Asthmatics breathe on average about twice as much air as they should. The normal breathing rate is four to six liters of air per minute, whereas asthmatics breathe at a rate in excess of this - breathing 10 - 14 liters per minute at rest. This is known as hyperventilation (HV) which simply means to overbreathe, either by breathing too quickly or too deeply, usually through the mouth.

This long-term hyperventilation upsets the vital balance of respiration. It seems logical that if you breathe more, then you should absorb more oxygen, which the body needs. In reality you don't absorb more oxygen. 

An adequate level of carbon dioxide is vital for oxygenation because it controls the acid/alkali balance (pH) of the blood. When carbon dioxide levels start to drop, this leads to a condition known as respiratory alkalosis. The "stickiness" of hemoglobin for oxygen increases, resulting in less oxygen being released where it is needed.

To counteract the alkalosis, cells begin to produce lactic acid which leads to tired, aching muscles and exhaustion. If you have had asthma for 2 or 3 days, you will have sore muscles particularly in your chest, shoulders and back.

This loss of carbon dioxide from the blood stream also tightens the smooth muscle wrapped around the airways, giving the "tight chest" feeling associated with asthma.

Low levels of carbon dioxide cause the mast cells to release histamine resulting in inflammation which narrows the airways further.

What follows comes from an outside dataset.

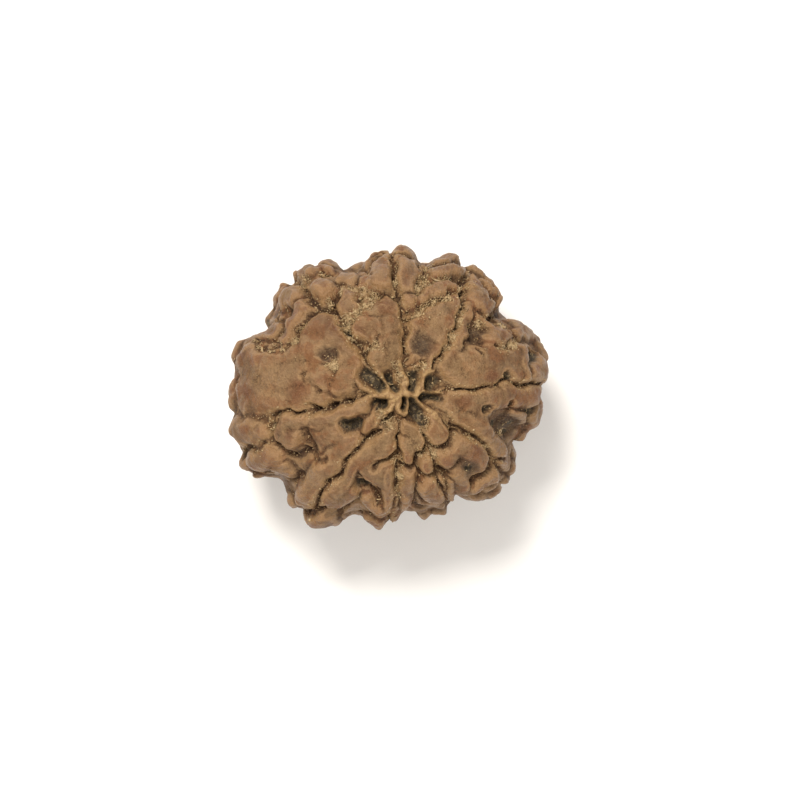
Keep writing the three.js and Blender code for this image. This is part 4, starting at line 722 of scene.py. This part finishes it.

Hyperventilation cools and dries out the airways making them sensitive and the mucus glands produce more mucus to moisten them. This increased mucus and inflammation results in coughing, wheezing, a blocked or running nose. If hyperventilation continues, the mucus dries out and becomes sticky, causing you to cough or wheeze even more.

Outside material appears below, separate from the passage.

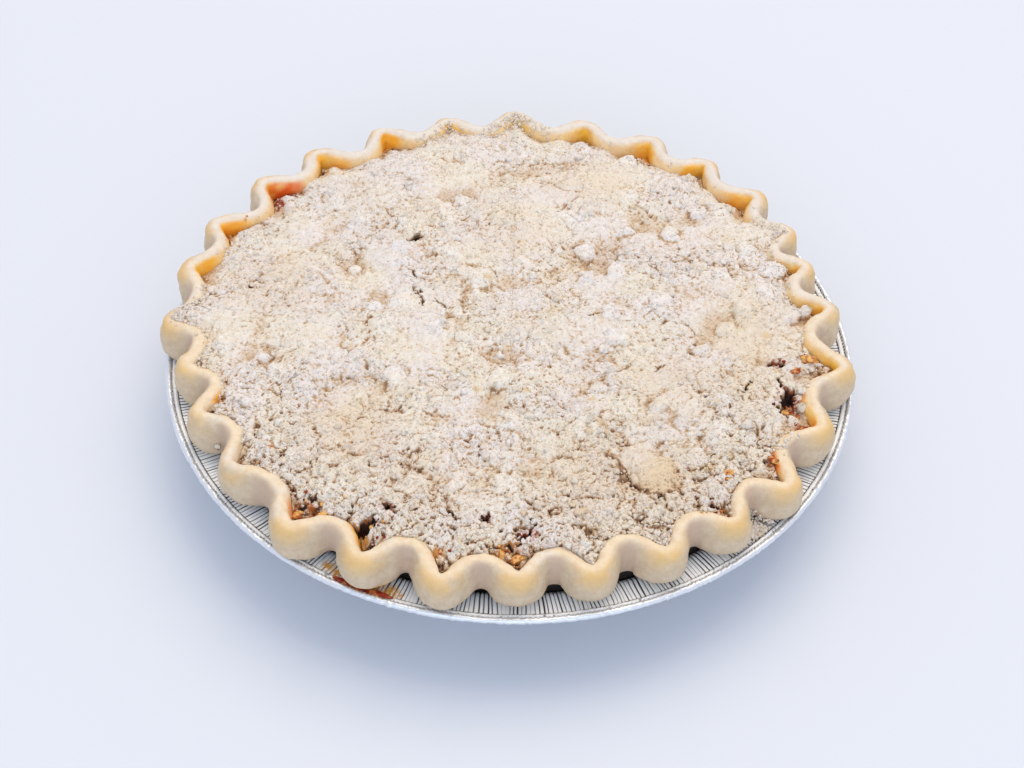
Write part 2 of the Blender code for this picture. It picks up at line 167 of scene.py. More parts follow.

It is a vicious cycle to break.

The Buteyko Solution

The simple aim of the Buteyko method is to reduce the asthmatic's total volume of air breathed per minute to normal levels. Just as the respiratory center slowly came to accept lower levels of carbon dioxide as normal, it can slowly be retrained to accept higher levels. By practicing the Buteyko techniques, the respiratory center is reconditioned to accept the levels healthy people should have.

Breathing rates slow down considerably. Less allergens are now inhaled. The cooling and dehydration of the airways previously experienced is lessened and irritation of the sensitive airways becomes greatly reduced.

Mucus and histamine production decreases and carbon dioxide levels rise. There is less inflammation and airways are not constricted, resulting in free, easy breathing.